Aussi, certains auraient-ils cru Pierre Faucheux excessif, qu’ils n’auront pas compris que, parmi ses nombreux dons, il avait celui, très rare, de percevoir quelle force de vie lie les extrêmes, le gigantesque et l’infime, le subtil et la violence, le désespoir et le rire… «D’où son égale passion et sa stupéfiante aisance à passer du microcosme de la typographie au macrocosme de l’architecture [4] », a justement remarqué Radovan Ivsic, au moment où Pierre Faucheux imaginait le décor de sa pièce Aiaxia ou Pouvoir dire.
C’est d’ailleurs à cette époque, au début des années 80 du siècle dernier, que lui comme moi avons eu la chance de voir Pierre mener de front deux projets apparemment opposés. Qu’il s’agisse du découpage des photos monumentales de la façade du théâtre de Zagreb pour en retourner l’espace intérieur ou qu’il s’agisse de l’édition de l’œuvre complète du marquis de Sade à laquelle j’avais travaillé avec Jean-Jacques Pauvert, Pierre se sera plongé pareillement dans le monde nouveau qu’il percevait, pour donner à celui-ci l’espace qu’il n’avait pas encore. Espace scénique, espace typographique, c’est avec la même virtuosité qu’il aura su faire du théâtre le lieu de du renversement poétique où tout recommence comme du livre celui d’où la violence de la pensée est en train de naître. Qu’il ait été «l’homme dont cent millions de couvertures peuplent nos bibliothèques, nos librairies et nos kiosques [5] » n’y change rien, au contraire même. Ce n’est pas par hasard qu’il aura été le plus inventif scénographe des expositions de la deuxième moitié du XXe siècle, à même de réinventer des années durant la Biennale de Paris et de réussir à exalter dans une profusion de projets aussi bien l’art cinétique que le surréalisme. Comme il a construit en tant qu’architecte des « maisons-portraits », il a porté la même attention passionnée à faire advenir autour des idées, des êtres et des choses l’espace dont ils avaient besoin pour se déployer.

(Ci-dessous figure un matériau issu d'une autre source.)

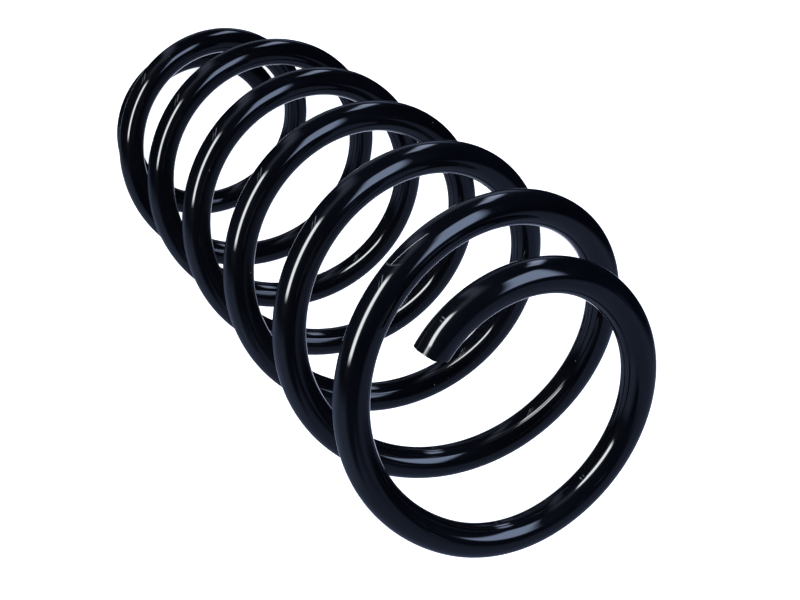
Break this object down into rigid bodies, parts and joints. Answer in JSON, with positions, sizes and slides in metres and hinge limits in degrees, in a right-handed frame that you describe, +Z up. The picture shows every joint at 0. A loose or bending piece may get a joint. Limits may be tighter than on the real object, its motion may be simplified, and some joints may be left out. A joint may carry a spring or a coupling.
{
  "type": "coil spring",
  "caption": "Right-handed helical compression spring of round black-coated steel bar, with a narrower closed coil at each end and coils that close up under load.",
  "frame": {"origin": "on the coil axis in the lower seat plane, which the lower end coil rests on", "axes": "+Z up along the coil axis towards the upper end coil, +X from the axis towards the cut tip of the lower end coil"},
  "size_m": [0.135, 0.135, 0.3569],
  "materials": {
    "coated_bar": "gloss black powder coat on spring steel"
  },
  "bodies": {
    "lower_end": {"lower_end_coil": "coated_bar", "lower_ramp_coil": "coated_bar"},
    "coil_1": {"active_coil_1": "coated_bar"},
    "coil_2": {"active_coil_2": "coated_bar"},
    "coil_3": {"active_coil_3": "coated_bar"},
    "coil_4": {"active_coil_4": "coated_bar"},
    "upper_end": {"active_coil_5": "coated_bar", "upper_ramp_coil": "coated_bar", "upper_end_coil": "coated_bar"}
  },
  "joints": [
    {"name": "squeeze_1", "type": "slide", "parent": "lower_end", "child": "coil_1", "axis": [0, 0, -1], "range_m": [0, 0.033], "stiffness_N_per_m": 131000},
    {"name": "squeeze_2", "type": "slide", "parent": "coil_1", "child": "coil_2", "axis": [0, 0, -1], "range_m": [0, 0.033], "stiffness_N_per_m": 131000},
    {"name": "squeeze_3", "type": "slide", "parent": "coil_2", "child": "coil_3", "axis": [0, 0, -1], "range_m": [0, 0.033], "stiffness_N_per_m": 131000},
    {"name": "squeeze_4", "type": "slide", "parent": "coil_3", "child": "coil_4", "axis": [0, 0, -1], "range_m": [0, 0.033], "stiffness_N_per_m": 131000},
    {"name": "squeeze_5", "type": "slide", "parent": "coil_4", "child": "upper_end", "axis": [0, 0, -1], "range_m": [0, 0.033], "stiffness_N_per_m": 131000}
  ],
  "couplings": [
    {"joint": "squeeze_2", "follows": "squeeze_1", "ratio": 1},
    {"joint": "squeeze_3", "follows": "squeeze_1", "ratio": 1},
    {"joint": "squeeze_4", "follows": "squeeze_1", "ratio": 1},
    {"joint": "squeeze_5", "follows": "squeeze_1", "ratio": 1}
  ]
}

En fait, tous ceux qui ont travaillé avec lui auraient pu témoigner de sa fascinante manière de trouver la rigueur dans le foisonnement. Non pas en élaguant mais au contraire en remontant à sa source vive.«Le livre, l’ai-je entendu dire, est un développement plastique dans le temps». Et ce pourrait bien être là le secret de ce «magicien du livre [6] », liant indissolublement l’espace au temps pour retrouver en toute chose le mouvement de la liberté. Nous voici au plus loin de l’esthétique qui n’a pour but que de figer la vie dans le filet de ses formes normatées. «Je déteste autant l’esthétique que j’aime la beauté [7] », écrivait-il encore superbement, nous incitant tout simplement à penser la beauté comme la liberté à l’état naissant.
C’est cet immense cadeau que Pierre Faucheux nous a fait. Au milieu de l’indifférenciation qui modèle notre monde, ce film en fait une splendide bombe à retardement.
Annie LE BRUN, juillet 2015
[1] Pierre Faucheux, Écrire l’espace, Robert Laffont, 1978, p. 440.
[2] Id., 389.
[3] Id., p. 393.
[4] Radovan Ivsic,«Sous le signe de l’écart absolu,Pierre Faucheux » préface pour l’exposition Archipels, Zagreb 1982, repris dans Cascades, Gallimard, 2006, p.147.
[5] Jean-François Revel, «Faucheux ou l’innovation perpétuelle», préface à Pierre Faucheux, Écrire l’espace, op. cit., p. 15.
[6] Marie-Christine Marquant, Pierre Faucheux, le magicien du livre, Éditions du cercle de la librairie, paris 1995.
[7] Pierre Faucheux, op. cit., p. 372.